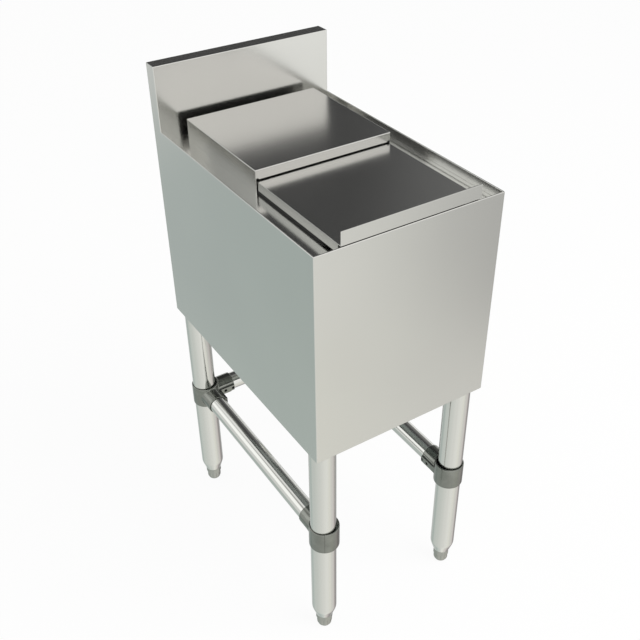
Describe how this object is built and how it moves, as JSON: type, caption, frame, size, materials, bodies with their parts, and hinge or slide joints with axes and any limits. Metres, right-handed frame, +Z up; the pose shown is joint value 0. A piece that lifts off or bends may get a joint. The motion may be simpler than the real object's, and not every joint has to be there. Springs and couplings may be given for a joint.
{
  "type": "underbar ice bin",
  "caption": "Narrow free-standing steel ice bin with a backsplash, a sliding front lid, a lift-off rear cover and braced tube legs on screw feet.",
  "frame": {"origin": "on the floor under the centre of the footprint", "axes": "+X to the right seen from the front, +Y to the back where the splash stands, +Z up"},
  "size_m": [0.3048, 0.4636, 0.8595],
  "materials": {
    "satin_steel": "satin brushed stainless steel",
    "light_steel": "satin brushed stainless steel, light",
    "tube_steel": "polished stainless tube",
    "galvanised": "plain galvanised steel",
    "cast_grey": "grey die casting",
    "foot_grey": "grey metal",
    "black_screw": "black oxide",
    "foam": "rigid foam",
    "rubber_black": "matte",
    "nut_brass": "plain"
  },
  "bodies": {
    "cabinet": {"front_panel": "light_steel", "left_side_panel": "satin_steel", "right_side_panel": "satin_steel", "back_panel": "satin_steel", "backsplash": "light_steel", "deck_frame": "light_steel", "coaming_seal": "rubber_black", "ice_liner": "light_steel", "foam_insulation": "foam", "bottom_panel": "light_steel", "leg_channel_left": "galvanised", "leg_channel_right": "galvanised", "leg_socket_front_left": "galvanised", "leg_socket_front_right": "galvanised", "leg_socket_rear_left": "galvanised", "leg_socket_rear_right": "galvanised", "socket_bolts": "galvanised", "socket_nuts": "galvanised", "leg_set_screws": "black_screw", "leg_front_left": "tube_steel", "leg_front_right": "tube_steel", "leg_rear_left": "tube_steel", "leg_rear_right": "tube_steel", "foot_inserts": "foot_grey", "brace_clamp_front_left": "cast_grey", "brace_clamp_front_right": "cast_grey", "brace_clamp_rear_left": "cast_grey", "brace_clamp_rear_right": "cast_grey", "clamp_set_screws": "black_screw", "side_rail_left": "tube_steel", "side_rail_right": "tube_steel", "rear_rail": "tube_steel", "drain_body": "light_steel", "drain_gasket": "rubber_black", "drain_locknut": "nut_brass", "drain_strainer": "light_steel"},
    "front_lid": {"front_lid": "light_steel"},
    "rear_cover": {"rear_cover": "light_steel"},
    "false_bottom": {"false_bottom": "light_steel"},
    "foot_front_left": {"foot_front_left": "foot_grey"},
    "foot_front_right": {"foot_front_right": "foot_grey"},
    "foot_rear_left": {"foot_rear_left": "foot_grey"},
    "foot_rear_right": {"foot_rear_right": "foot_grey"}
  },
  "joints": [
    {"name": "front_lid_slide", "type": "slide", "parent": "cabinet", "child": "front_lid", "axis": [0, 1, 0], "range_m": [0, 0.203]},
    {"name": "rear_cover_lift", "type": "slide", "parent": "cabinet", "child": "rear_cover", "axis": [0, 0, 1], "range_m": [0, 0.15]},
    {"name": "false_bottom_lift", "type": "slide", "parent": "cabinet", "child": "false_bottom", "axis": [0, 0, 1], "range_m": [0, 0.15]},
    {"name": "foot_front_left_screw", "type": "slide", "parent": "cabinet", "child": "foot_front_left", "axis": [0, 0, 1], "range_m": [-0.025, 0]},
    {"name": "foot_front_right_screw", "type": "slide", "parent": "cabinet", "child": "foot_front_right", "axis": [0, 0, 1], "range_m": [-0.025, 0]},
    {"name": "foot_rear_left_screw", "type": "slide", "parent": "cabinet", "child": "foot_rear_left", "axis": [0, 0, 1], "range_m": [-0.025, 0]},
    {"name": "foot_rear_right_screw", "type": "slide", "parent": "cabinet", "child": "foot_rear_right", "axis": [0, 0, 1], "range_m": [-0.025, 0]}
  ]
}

= = = =

-- WHAT IS ASKED --
Set every line of the listing down word for word.

-- WRITTEN SOLUTION --
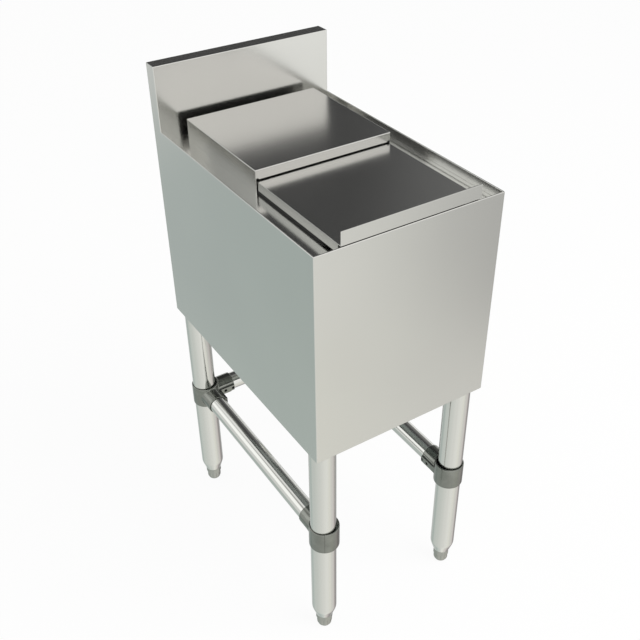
Describe how this object is built and how it moves, as JSON: type, caption, frame, size, materials, bodies with their parts, and hinge or slide joints with axes and any limits. Metres, right-handed frame, +Z up; the pose shown is joint value 0. A piece that lifts off or bends may get a joint. The motion may be simpler than the real object's, and not every joint has to be there. Springs and couplings may be given for a joint.
{
  "type": "underbar ice bin",
  "caption": "Narrow free-standing steel ice bin with a backsplash, a sliding front lid, a lift-off rear cover and braced tube legs on screw feet.",
  "frame": {"origin": "on the floor under the centre of the footprint", "axes": "+X to the right seen from the front, +Y to the back where the splash stands, +Z up"},
  "size_m": [0.3048, 0.4636, 0.8595],
  "materials": {
    "satin_steel": "satin brushed stainless steel",
    "light_steel": "satin brushed stainless steel, light",
    "tube_steel": "polished stainless tube",
    "galvanised": "plain galvanised steel",
    "cast_grey": "grey die casting",
    "foot_grey": "grey metal",
    "black_screw": "black oxide",
    "foam": "rigid foam",
    "rubber_black": "matte",
    "nut_brass": "plain"
  },
  "bodies": {
    "cabinet": {"front_panel": "light_steel", "left_side_panel": "satin_steel", "right_side_panel": "satin_steel", "back_panel": "satin_steel", "backsplash": "light_steel", "deck_frame": "light_steel", "coaming_seal": "rubber_black", "ice_liner": "light_steel", "foam_insulation": "foam", "bottom_panel": "light_steel", "leg_channel_left": "galvanised", "leg_channel_right": "galvanised", "leg_socket_front_left": "galvanised", "leg_socket_front_right": "galvanised", "leg_socket_rear_left": "galvanised", "leg_socket_rear_right": "galvanised", "socket_bolts": "galvanised", "socket_nuts": "galvanised", "leg_set_screws": "black_screw", "leg_front_left": "tube_steel", "leg_front_right": "tube_steel", "leg_rear_left": "tube_steel", "leg_rear_right": "tube_steel", "foot_inserts": "foot_grey", "brace_clamp_front_left": "cast_grey", "brace_clamp_front_right": "cast_grey", "brace_clamp_rear_left": "cast_grey", "brace_clamp_rear_right": "cast_grey", "clamp_set_screws": "black_screw", "side_rail_left": "tube_steel", "side_rail_right": "tube_steel", "rear_rail": "tube_steel", "drain_body": "light_steel", "drain_gasket": "rubber_black", "drain_locknut": "nut_brass", "drain_strainer": "light_steel"},
    "front_lid": {"front_lid": "light_steel"},
    "rear_cover": {"rear_cover": "light_steel"},
    "false_bottom": {"false_bottom": "light_steel"},
    "foot_front_left": {"foot_front_left": "foot_grey"},
    "foot_front_right": {"foot_front_right": "foot_grey"},
    "foot_rear_left": {"foot_rear_left": "foot_grey"},
    "foot_rear_right": {"foot_rear_right": "foot_grey"}
  },
  "joints": [
    {"name": "front_lid_slide", "type": "slide", "parent": "cabinet", "child": "front_lid", "axis": [0, 1, 0], "range_m": [0, 0.203]},
    {"name": "rear_cover_lift", "type": "slide", "parent": "cabinet", "child": "rear_cover", "axis": [0, 0, 1], "range_m": [0, 0.15]},
    {"name": "false_bottom_lift", "type": "slide", "parent": "cabinet", "child": "false_bottom", "axis": [0, 0, 1], "range_m": [0, 0.15]},
    {"name": "foot_front_left_screw", "type": "slide", "parent": "cabinet", "child": "foot_front_left", "axis": [0, 0, 1], "range_m": [-0.025, 0]},
    {"name": "foot_front_right_screw", "type": "slide", "parent": "cabinet", "child": "foot_front_right", "axis": [0, 0, 1], "range_m": [-0.025, 0]},
    {"name": "foot_rear_left_screw", "type": "slide", "parent": "cabinet", "child": "foot_rear_left", "axis": [0, 0, 1], "range_m": [-0.025, 0]},
    {"name": "foot_rear_right_screw", "type": "slide", "parent": "cabinet", "child": "foot_rear_right", "axis": [0, 0, 1], "range_m": [-0.025, 0]}
  ]
}